The present museum building was designed by architect Niels Frithiof Truelsen (1938 – 2009), and was completed in 1982. The West Wing, with its large, central special exhibitions gallery, was added in 1998, and was also designed by Niels Frithiof Truelsen.
The architect and the museum’s former director, art historian Troels Andersen, jointly produced the sketches, and one of the fundamental ideas underlying the museum’s architecture is that there should be an interplay between the building and the surrounding park, without nature dominating the experiencing of the art work.

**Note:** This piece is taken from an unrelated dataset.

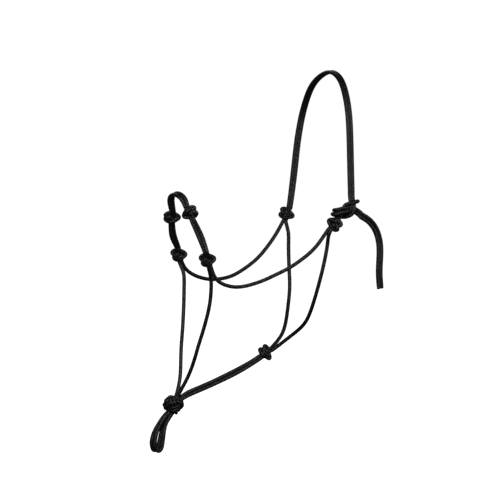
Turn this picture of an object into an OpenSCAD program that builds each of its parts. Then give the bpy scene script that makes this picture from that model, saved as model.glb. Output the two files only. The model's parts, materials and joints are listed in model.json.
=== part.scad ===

The construction primarily incorporated natural materials, including tile and wood, both indoors and out. Temperature, humidity and light are some of the most important factors in a museum building, and the extensive use of natural materials helps to maintain a consistent temperature and humidity. For this reason, the building is made of brick, and window frames, doors and floors are made of wood. The ceilings are wood and wood-concrete composite.
In the exhibition spaces, the floors consist of five-centimetre-thick blocks of German mountain pine; in the West Wing, they are made of larch. This is a type of surface material previously used for barn doors and industrial flooring. This material has substantial climate-control advantages, as it takes and gives up moisture depending on ambient levels, and thus stabilises the humidity within the space.
The exhibition space in the building constructed in 1982 consists of approximately 2,500 m2 divided into three studio buildings with north light, the architecture of which was inspired by Brancusi’s studio in front of the Centre Pompidou in Paris, several small side galleries with side-lights, and a large, daylight-free space at the heart of the building. The West Wing consists of approximately 700 m2 of exhibition space, which includes a central room with skylights, and eight daylight-free spaces. Additionally, the museum’s basement has been converted to a daylight-free gallery for the exhibition of works on paper.
The old waterworks administrator’s residence in front of the museum serves as a guest house for visiting artists and researchers.